Question

Consider a silver target in the Coolidge tube to produce x-rays. The accelerating potential is 31kV \[{{E}_{k}}=25.51\]KeV, \[{{E}_{l}}=3.51\] KeV. \[{{\lambda }_{ka}}-{{\lambda }_{\min }}\](in pm). Round off to the nearest integer. (Take hc = 1240 eV nm)

Answer 1

Hint: In this question we have been asked to calculate the difference between wavelengths of X-rays under given condition. To solve this question, we shall first calculate the given wavelengths. We shall use Planck’s equation, which states the relation between energy, frequency and wavelength.

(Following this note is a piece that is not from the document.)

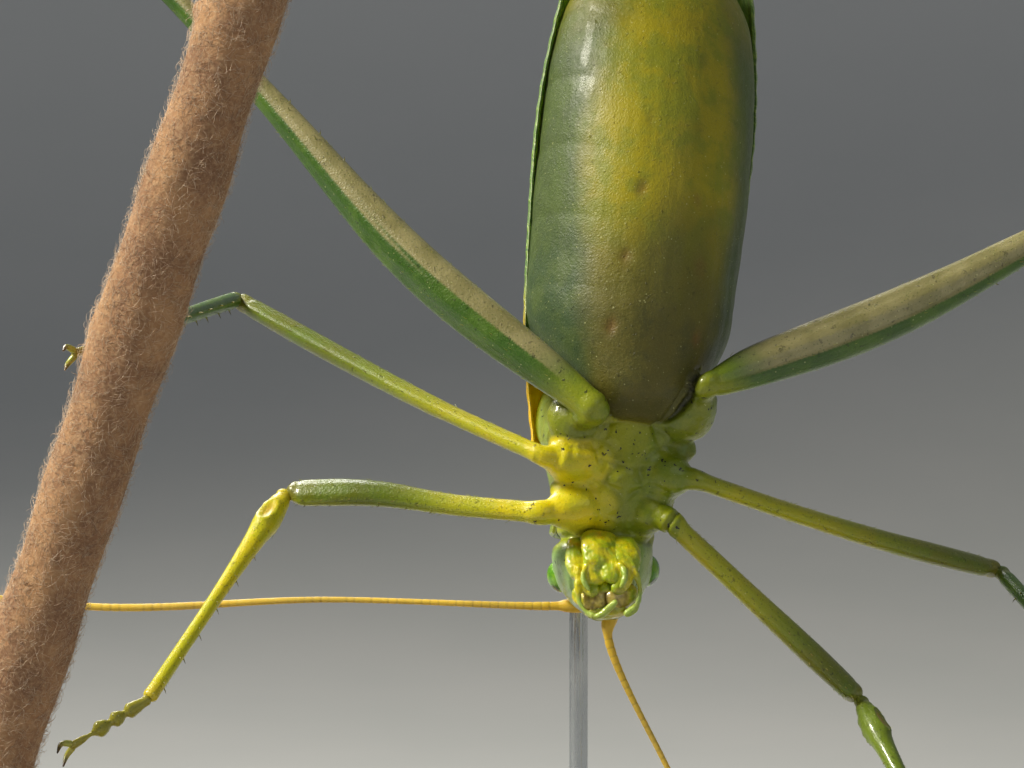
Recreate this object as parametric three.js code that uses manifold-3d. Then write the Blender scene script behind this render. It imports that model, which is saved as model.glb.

Therefore, we shall calculate the wavelengths using the Planck’s equation and get their difference as our final answer.

Formula used:
 \[E=\dfrac{hc}{\lambda }\]

Complete answer:
It is given to us that the accelerating potential is 31 kV. We know that one eV is the energy (kinetic) given to a fundamental charge that is accelerated through a potential of 1 V.
Therefore, we can say that,
\[K.E=31KeV=31\times {{10}^{3}}eV\]
Now using Planck’s equation,
\[E=\dfrac{hc}{\lambda }\]
Therefore, \[\lambda \] can be given by,
\[\lambda =\dfrac{hc}{E}\]
We know \[{{\lambda }_{\min }}\] can be given by
\[{{\lambda }_{\min }}=\dfrac{hc}{K.E}\]
It is given that hc = 1240 eV
Therefore,
\[{{\lambda }_{\min }}=\dfrac{1240}{31\times {{10}^{3}}}\]
Therefore,
\[{{\lambda }_{\min }}=0.04nm\]
Now, we know for \[{{\lambda }_{ka}}\],
\[{{\lambda }_{ka}}=\dfrac{hc}{{{E}_{k}}-{{E}_{l}}}\]
After substituting given values
 We get,
\[{{\lambda }_{ka}}=\dfrac{1240}{(25.51-3.51)\times {{10}^{3}}}\]
On solving,
\[{{\lambda }_{ka}}=\dfrac{0.62}{11}\]
Therefore,
\[{{\lambda }_{ka}}=0.563nm\]
Now taking the difference of (1) and (2)
We get,
\[{{\lambda }_{ka}}-{{\lambda }_{\min }}=0.563-0.04\]
Therefore,
\[{{\lambda }_{ka}}-{{\lambda }_{\min }}=0.523nm\]
Therefore, the correct answer is 0.523 nm.

Note:
A Coolidge tube, also known as X-ray tube is a vacuum tube that converts electrical input power into X-rays. In this tube the cathode is made of spiral filament of incandescent tungsten and the target will serve as the anode. In this tube a cathode will determine the intensity of X-rays and the wavelength will depend on applied voltage.